The RST is -- in my view -- a wonderful, but unforgiving, playing space. It is very exposing.
I think I would advise a less experienced actor, facing the understudy run, to go for -- and be content with -- the emotional connection and truth. After all that is what they are used to exploring in their training. We will be on the edge of our seats, willing them on.
There is, perhaps, another way, which is to do it technically right with good pitch, diction and focus, respecting the tropes and figures Shakespeare has given us and trust that the feelings, and emotional connections will come -- or APPEAR to come. But it's a gamble.
I've heard young actors complain they "can't do it" if they "don't feel it". For a jaded old ham, like me "feeling it" before I do it is a rare luxury. The job is to make you believe I'm feeling it. It isn't easy, though, to do that while doing all the other technical things an actor must do to ensure the authority over the stage that pleases Keith.
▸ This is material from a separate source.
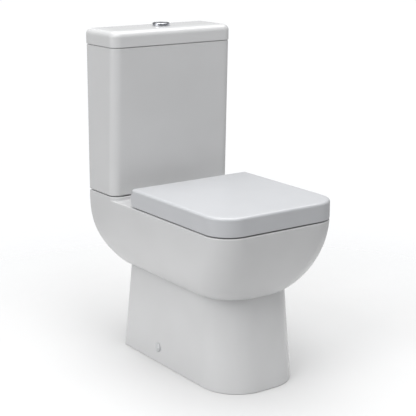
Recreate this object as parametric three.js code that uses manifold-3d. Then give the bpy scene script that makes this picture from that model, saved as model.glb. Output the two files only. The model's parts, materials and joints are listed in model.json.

But that is the fun of the challenge before us here.
Thanks, Keith, you're helping me work out the mystery of what I'm sure I will never fully understand.

May 19, 10:31am
Keith

Nick
Once again, thank you so much for such a full and considered response.
I would like to wish you and the cast the very best with the transfer to the Roundhouse.
I look forward to reading more of your adventures as the summer progresses.